Anti-cancer therapeutic potential of tumoricidal T cells regenerated from tumor-infiltrating lymphocyte-derived iPS cells

“The therapeutic potential of multiclonal tumoricidal T cells derived from tumor infiltrating lymphocyte-derived iPS cells”

The significance of this research
A research team led by Professor Shin Kaneko at the Center for iPS Cell Research and Application (CiRA), Kyoto University, has succeeded in extracting T cells that attack only tumors (tumor-specific T cells) from lymphocytes proliferating in human colon cancer (tumor-infiltrating lymphocytes: TILs), generating iPS cells (iPSCs) from the TILs, and regenerating tumor-specific T cells from the iPSCs. These regenerated T cells were confirmed to be qualitatively and functionally better than the original TILs and could be a promising cell resource for immunotherapy using TILs in the future.

Conventional immunotherapy using TILs
TILs contain T cells that selectively attack tumors. T cells are a type of immune cell that recognize antigenic proteins on the surface of cells such as virus-infected cells or cancer cells and proliferate to attack them. Since each T cell expresses one type of receptor, it can recognize only one type of antigen (antigen specificity). TILs contain many kinds of tumor-specific T cells with different receptors, and thus can respond to many kinds of tumor antigens. These tumor-specific T cells mainly recognize neoantigens resulting from genetic mutations in cancer cells. The efficacy of immunotherapy using TILs has been shown in malignancies with high mutation burden such as melanoma.

Issues of conventional immunotherapy using TILs
To obtain a better therapeutic effect, a higher number of TILs in a less differentiated state is necessary. However, it is practically difficult to prepare ideal cells, because the main populations in TIL are often senescent and fairly differentiated and the number of them is limited.

Immunotherapy with TIL-derived iPSCs
iPSC technology makes it possible to initialize cells to a less differentiated state and allow them to proliferate almost indefinitely. In addition, T cells regenerated from T-cell-derived iPSCs take over the same receptors as the original T cells. Therefore, it should be possible to generate a large number of young T cells that retain antigen specificity against tumors by using TIL-derived iPSCs. However, there have been no reports of the regeneration of T cells from TIL-derived iPSCs.

Results of this study
The research team obtained TILs from surgically resected human colon cancers. They also cultured the cancer cells in three dimensions and established spheroids, which are spherical tissues. These spheroids and TILs were then co-cultured and enriched into tumor infiltrating-cytotoxic T lymphocytesTI-CTLs)which are tumor-reactive. Some of the enriched TI-CTLs respond to tumors regardless of T cell receptor (TCR) antigen specificity, so they extracted TCR-dependent TI-CTLs by selecting only TI-CTLs whose responses were inhibited by HLA class I blocking antibodies.
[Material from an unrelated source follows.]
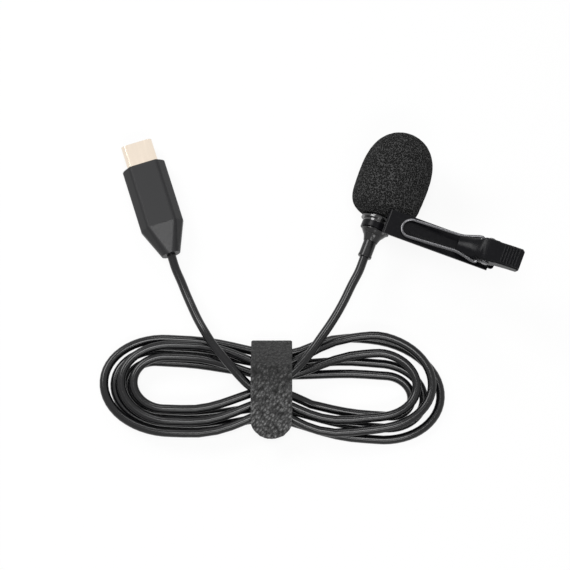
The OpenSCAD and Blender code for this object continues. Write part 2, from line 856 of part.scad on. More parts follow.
mic_exit = with_z(in_hank([mic_x, mic_y + sleeve_back]), mic_z);
mic_exit_lead = with_z(in_hank([mic_x, mic_y + sleeve_back - lead_in]), mic_z - 0.1);
plug_exit = with_z(in_hank(plug_at), barrel_h / 2);
plug_lead_at = [plug_at[0] + lead_in * sin(plug_turn), plug_at[1] - lead_in * cos(plug_turn)];
plug_exit_lead = with_z(in_hank(plug_lead_at), barrel_h / 2);

module cord_mic_run() {
    path = concat(
        [mic_exit, mic_exit_lead], mic_run,
        [hank_out + hank_out_way * 0.5, hank_out]
    );
    color(INK) hank_frame() tube(path, cord_d, 8);
}

module cord_plug_run() {
    path = concat(
        [plug_exit, plug_exit_lead], plug_run,
        [hank_in - hank_in_way * 0.5, hank_in]
    );
    color(INK) hank_frame() tube(path, cord_d, 8);
}

module cord_hank() {
    report_hank();
    color(INK) hank_frame() tube(hank_path(24), cord_d, 6);
}

// Sides of both layers under the tie, in the hank's second axis
under_tie = [for (p = hank_path(240)) if (abs(p[0]) < tie_w / 2 + 0.5) p];
layers_meet = cord_d / 2 + layer_step / 2 + tie_lift;
lower_sides = [for (p = under_tie) if (p[2] < layers_meet) p[1]];
upper_sides = [for (p = under_tie) if (p[2] >= layers_meet) p[1]];

// Outline of the bundle under the tie, in the hank's second axis and height;
// past lets it run on straight, over the near side
module bundle(grow, past) {
    r = cord_d / 2 + side_gap + grow;
    low = tie_t + cord_d / 2 + side_gap;
    upper = cord_d / 2 + layer_step + tie_lift;
    near_top = [min(upper_sides), upper];
    hull() {
        for (v = [min(lower_sides), max(lower_sides)]) translate([v, low]) circle(r);
        for (v = [min(upper_sides), max(upper_sides)]) translate([v, upper]) circle(r);
        for (p = run_crossings) translate(p) circle(r);
        translate(near_top + past * unit(near_top - run_crossings[1])) circle(r);
    }
}

module tie_band(inner, outer, width, past) {
    rotate([90, 0, 90]) linear_extrude(height = width, center = true) difference() {
        bundle(outer, past);
        bundle(inner, past);
    }
}

// The strap's wide free end laps over the band and ends in a rounded tongue
module cable_tie() {
    tip = min(upper_sides) - tongue_past - 0.8;
    beyond = max(lower_sides) + 2 * cord_d;
    lap_low = 2.6;
    lap_high = 20;
    color(STRAP)
        hank_frame() {
            tie_band(0, tie_t, band_w, 0);
            intersection() {
                tie_band(tie_t - skin, 2 * tie_t, tie_w, tongue_past);
                translate([0, 0, lap_low]) linear_extrude(height = lap_high)
                    polygon(concat(
                        [[tie_w / 2, beyond], [-tie_w / 2, beyond]],
                        [
                            for (a = [0:10:180])
                                [-tie_w / 2 * cos(a), tip + tongue_round * (1 - sin(a))]
                        ]
                    ));
            }
        }
}

// ---------- plug ----------

// A quarter of the barrel's outline: flat, sloping facet and side, rounded
function barrel_quarter(r) =
    let (flat_at = [barrel_flat, barrel_h / 2 - barrel_r])
    let (side_at = [barrel_w / 2 - barrel_r, barrel_side])
    let (facet = side_at - flat_at)
    let (a = atan2(facet[0], -facet[1]))
    concat(
        [for (k = [0:4]) flat_at + r * [cos(90 + (a - 90) * k / 4), sin(90 + (a - 90) * k / 4)]],
        [for (k = [0:4]) side_at + r * [cos(a - a * k / 4), sin(a - a * k / 4)]]
    );

function barrel_outline(inset) =
    let (q = barrel_quarter(barrel_r - inset))
    let (n = len(q) - 1)
    concat(
        [for (i = [0:n]) [q[i][0], q[i][1]]],
        [for (i = [n:-1:0]) [q[i][0], -q[i][1]]],
        [for (i = [0:n]) [-q[i][0], -q[i][1]]],
        [for (i = [n:-1:0]) [-q[i][0], q[i][1]]]
    );

module stadium(w, h) {
    square([w - h, h], center = true);
    for (side = [-1, 1]) translate([side * (w - h) / 2, 0]) circle(h / 2);
}

module plug_barrel() {
    color(INK)
        plug_frame() difference() {
            union() {
                prism_y(tail_len, barrel_len - barrel_chamfer) polygon(barrel_outline(0));
                hull() {
                    prism_y(plug_front - barrel_chamfer - skin, skin)
                        polygon(barrel_outline(0));
                    prism_y(plug_front - skin, skin) polygon(barrel_outline(barrel_chamfer));
                }
            }
            prism_y(tail_len - 1, barrel_len + 2) polygon(barrel_outline(barrel_wall));
        }
}

module plug_nose() {
    color(INK)
        plug_frame() difference() {
            prism_y(plug_front - nose_t - 0.2, nose_t)
                polygon(barrel_outline(barrel_wall + fit));
            prism_y(plug_front - nose_t - 1, nose_t + 2)
                stadium(shell_w + 2 * fit, shell_h + 2 * fit);
        }
}

module plug_tail() {
    wall = 0.9;
    color(INK)
        plug_frame() difference() {
            union() {
                hull() {
                    prism_y(tail_len - skin, skin) polygon(barrel_outline(0));
                    disc(0, tail_d / 2, skin);
                }
                prism_y(tail_len - skin, tail_spigot + skin)
                    polygon(barrel_outline(barrel_wall + fit));
            }
            hull() {
                prism_y(tail_len - skin, skin) polygon(barrel_outline(barrel_r - skin));
                disc(2, tail_d / 2 - wall, skin);
            }
            prism_y(tail_len - 0.1, tail_spigot + 1) polygon(barrel_outline(barrel_r - skin));
            disc(-1, cord_d / 2 + fit, tail_len);
        }
}

module plug_cord_end() {
    color(INK)
        plug_frame() disc(0, cord_d / 2, plug_cord_in);
}

module plug_crimp() {
    color(STEEL)
        plug_frame() pipe(plug_cord_in - 1.4, cord_d / 2 + 0.4, cord_d / 2 + fit, 1.2);
}

module plug_leads() {
    color(COPPER)
        plug_frame() for (i = [-1.5:1:1.5])
            translate([i * 0.55, 0, 0])
                disc(plug_cord_in, 0.22, pcb_back - plug_cord_in);
}

module usb_shell() {
    color(GOLD)
        plug_frame() difference() {
            prism_y(shell_back, shell_in + shell_out) stadium(shell_w, shell_h);
            prism_y(shell_back - 1, shell_in + shell_out + 2)
                stadium(shell_w - 2 * shell_wall, shell_h - 2 * shell_wall);
        }
}

module usb_insulator() {
    recess = 0.5;
    inner_w = shell_w - 2 * shell_wall - 2 * fit;
    inner_h = shell_h - 2 * shell_wall - 2 * fit;
    color(INK)
        plug_frame() difference() {
            prism_y(shell_back, shell_in + shell_out - recess) stadium(inner_w, inner_h);
            translate([0, shell_back + 4, 0]) prism_y(0, shell_in + shell_out)
                square([slot_w, slot_h], center = true);
        }
}

module usb_contacts() {
    long = 4.2;
    color(COPPER)
        plug_frame() for (side = [-1, 1])
            for (i = [0:contact_count - 1])
                translate([
                    (i - (contact_count - 1) / 2) * contact_step,
                    shell_back + 4 + long / 2,
                    side * (slot_h - contact_t) / 2
                ])
                    cube([contact_w, long, contact_t], center = true);
}

module usb_latches() {
    color(STEEL)
        plug_frame() for (side = [-1, 1])
            translate([side * (slot_w / 2 - 0.1), shell_back + 6, 0])
                cube([0.2, 4, 0.6], center = true);
}

module plug_board() {
    color(BOARD)
        plug_frame() translate([-pcb_w / 2, pcb_back, -pcb_t / 2])
            cube([pcb_w, pcb_len, pcb_t]);
}

module codec_chip() {
    color(INK)
        plug_frame() translate([-1.5, pcb_back + 5, pcb_t / 2]) cube([3, 3, 0.8]);
}

module board_parts() {
    color(COPPER)
        plug_frame() {
            for (i = [0:3])
                translate([-2.9 + i * 1.6, pcb_back + 2.2, pcb_t / 2]) cube([0.5, 1, 0.5]);
            for (side = [-1, 1])
                translate([side * 2.6 - 0.25, pcb_back + 6, pcb_t / 2]) cube([0.5, 1, 0.5]);
            translate([-1.25, pcb_back + 5, -pcb_t / 2 - 0.7]) cube([2.5, 2, 0.7]);
        }
}

// ---------- all nodes ----------

windscreen();
grille_cap();
dust_mesh();
capsule();
capsule_gasket();
capsule_board();
mic_housing();
stop_flange();
rear_collar();
cable_anchor();
mic_leads();
mic_cord_end();
mic_strain_relief();
clip_base();
clip_lever();
bail_wire();
pivot_pin();
torsion_spring();
cord_mic_run();
cord_hank();
cord_plug_run();
cable_tie();
plug_barrel();
plug_nose();
plug_tail();
plug_cord_end();
plug_crimp();
plug_leads();
usb_shell();
usb_insulator();
usb_contacts();
usb_latches();
plug_board();
codec_chip();
board_parts();
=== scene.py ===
"""Looks of a clip-on lavalier microphone with its hanked cable, tie and plug."""

import math

import bmesh
import bpy
from mathutils import Matrix, Vector, noise


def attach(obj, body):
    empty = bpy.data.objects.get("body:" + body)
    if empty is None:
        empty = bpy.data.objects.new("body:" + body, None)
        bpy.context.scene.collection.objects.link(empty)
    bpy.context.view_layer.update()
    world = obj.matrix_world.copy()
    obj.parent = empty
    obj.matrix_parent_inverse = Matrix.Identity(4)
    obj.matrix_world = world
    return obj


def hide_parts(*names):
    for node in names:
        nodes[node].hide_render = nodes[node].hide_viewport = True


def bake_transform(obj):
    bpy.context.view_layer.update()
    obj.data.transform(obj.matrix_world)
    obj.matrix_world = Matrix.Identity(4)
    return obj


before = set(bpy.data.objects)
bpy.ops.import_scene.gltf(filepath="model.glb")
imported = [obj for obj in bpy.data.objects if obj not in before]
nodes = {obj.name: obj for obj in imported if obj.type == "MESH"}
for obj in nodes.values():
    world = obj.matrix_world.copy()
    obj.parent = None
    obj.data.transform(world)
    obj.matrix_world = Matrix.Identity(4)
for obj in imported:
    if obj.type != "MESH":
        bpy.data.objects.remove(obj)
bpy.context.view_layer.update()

MM = 0.001
MIC = Vector((-14.35, -7.375, 9.3))      # middle of the stop flange, on the microphone's axis
PIVOT = Vector((15.05, -8.825, 23.5))    # the lever's axis, along Y, in the clip's middle plane
HANK_AT = Vector((-24.6, -58.2, 0))      # middle of the hank
HANK_ANGLE = math.radians(20.8)          # the hank's long axis, turned about Z
PLUG_AT = Vector((-62.2, -33.5, 3.8))    # where the cord enters the plug's tail
PLUG_ANGLE = math.radians(38.5)          # the plug's axis, turned about Z

CAMERA_TILT = math.radians(14)           # off the vertical
CAMERA_TURN = math.radians(20.8)         # about Z
CAMERA_AIM = Vector((-31.75, -29.67, 0))
CAMERA_FAR = 0.5                         # from the aim, in metres


# ---------- camera ----------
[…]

In addition, they divided TI-CTLs by TCR type (T cell receptor β-chain variable region). They then established iPSCs (TIL-iPSCs) from each of these TI-CTLs and regenerated T cells (TIL-iPS-T) from the TIL-iPSCs.

Next, they compared the function of TIL-iPS-T with that of TI-CTL and found that the proliferative capacity of TIL-iPS-T was improved. Moreover, the telomere length, which is an indicator of cellular senescence, was extended in TIL-iPS-T, indicating that those cells were rejuvenated.

They finally characterized TIL-iPS-T in vivo using patient-derived spheroids xenograft mice. TIL-iPS-T containing all types of TCRs obtained in the experiment (n = 3) and TI-CTL (n = 3) were transplanted subcutaneously together with cancer spheroids and followed for 3 weeks, and the results showed that TIL-iPS-T accumulated more in the tumor and stayed there longer than TI-CTL.

Additional information for researchers
This study was conducted on human colorectal cancers containing both DNA mismatch repair profiles: deficient (MMR-D) and proficient (MMR-P). The killing activity levels of TIL-iPS-T against cancer spheroids were similar to TI-CTL for MMR-D, and increased killing activity was found in TIL-iPS-T for MMR-P. This is due to the fact that TIL-iPS-T utilized TCR-independent cytotoxicity in addition to the ordinal TCR-dependent mechanism. Since TIL-iPS-T did not show killing activity against spheroids derived from non-cancerous areas or adverse effects on mice, it was concluded that TCR-independent cytotoxicity does not necessarily interfere with therapy.